GREENLAND ICE SHEET, GREENLAND
July 15, 2006

On the surface of the Greenland Ice Sheet east of Kangerlussuaq, a meltwater stream known by the French word “moulin” (in English it means “mill,” as in windmill). Meltwater produced by spring and summer warming collects in moulins that drill their way down through the ice. The water then flows out the base of the glacier and into the ocean. The more water there is, the more it lubricates the glacier bed and the faster the ice flows into the sea. Global warming has caused melting many dozens of miles further inland and many hundreds of feet higher than just a quarter century ago. Says eminent scientist and EIS adviser Dr. Konrad Steffen, “The melt season is getting longer, starting earlier, and ending later.” At his Swiss Camp research site on the ice, springtime temperatures have increased 5.4 deg.

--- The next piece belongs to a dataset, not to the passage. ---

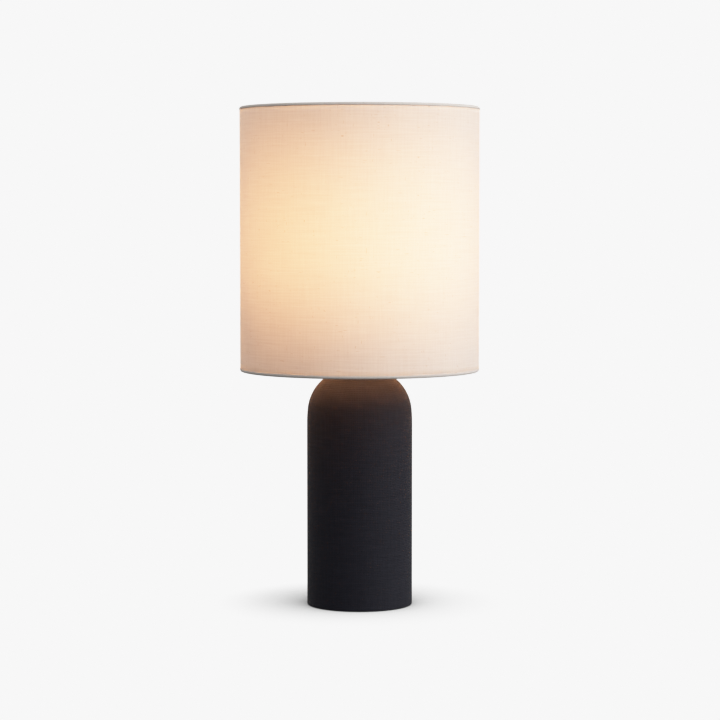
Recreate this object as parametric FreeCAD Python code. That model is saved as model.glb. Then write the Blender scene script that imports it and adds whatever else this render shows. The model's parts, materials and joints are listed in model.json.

F (3 deg. C) and winter temperatures 9 deg. F (5 deg. C) since measurements began in 1993. As a consequence, while twenty-two cubic miles of Greenland ice melted in 1996, 54 cubic miles melted in 2005. Current Intergovernmental Panel on Climate Change (IPCC) estimates of global sea level rise--1/8 inch per year--include only water produced by atmospheric warming and not by increased glacier instability from meltwater. The estimate therefore UNDERSTATES sea level rise to be anticipated if the atmosphere continues heating up (the next IPCC report in 2009 will almost certainly adjust its estimates to account for this crucial factor).